Те руки, что своею волей —
Ни разогнуть, ни сжать в кулак:
Отдельных не было мозолей —
Сплошная.
Есть в «отцовском» портрете действительные черты Трифона Гордеевича (впрочем, опять-таки свойственные не ему одному, а определенному психологическому типу), у которого «в час беды самой… мужицкое тщеславье, о, как взыграло»:
И в тех краях, где виснул иней
С барачных стен и потолка,
Он, может, полон был гордыни,
Что вдруг сошел за кулака,
Ошибка вышла? Не скажите, —
Себе внушал он самому, —
Уж если этак, значит — житель,
Хозяин, значит, — потому…[45]
Были иные, кто —
…в скопе конского вагона,
Что вез куда-то на Урал,
Держался гордо, отчужденно
От тех, чью долю разделял.
………………………………….
От их злорадства иль участья
Спиной горбатой заслонясь.
Среди врагов Советской власти
Один, что славил эту власть…
…………………………………………….
И верил: все на место встанет
И не замедлит пересчет,
Как только — только лично Сталин
В Кремле письмо его прочтет…
И наконец, пытавшиеся (Трифон Гордеевич одно время тоже думал пойти этим путем) прибиться, «причалить» к другому, казавшемуся спасительным берегу: «…будь добра, гора Магнитка, / Зачислить нас / В рабочий класс…»

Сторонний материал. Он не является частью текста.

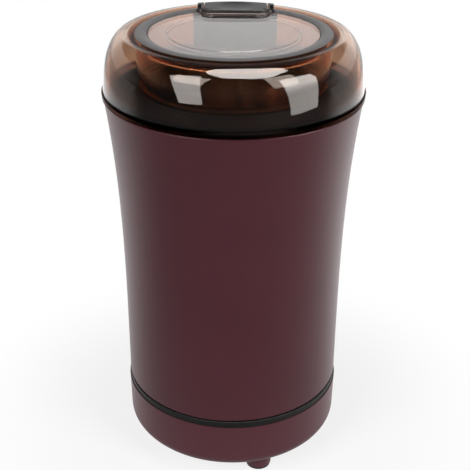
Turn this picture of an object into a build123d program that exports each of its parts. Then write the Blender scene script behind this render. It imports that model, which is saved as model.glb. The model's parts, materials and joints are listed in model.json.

Словом, эти «отцы» поэтом помянуты добром — и оплаканы. Не то, что тот, кого десятки лет «народы величали на торжествах отцом родным», кому поклонялись, смиряясь с собственной, «безгласной долей», соглашаясь, по горестно ироническому выражению поэта, «на мысль в спецсектор сдать права» и послушно следовать «верховной воле». И вина за это, увы, не на нем одном:
…За всеобщего отца
Мы оказались все в ответе,
И длится суд десятилетий,
И не видать еще конца.
Третья, последняя глава поэмы («О памяти») открыто направлена против возобладавшего в тогдашних «верхах» стремления если уж не к полной реставрации сталинского режима, так к сохранению самих его основ и замалчиванию совершённых тогда ошибок и преступлений.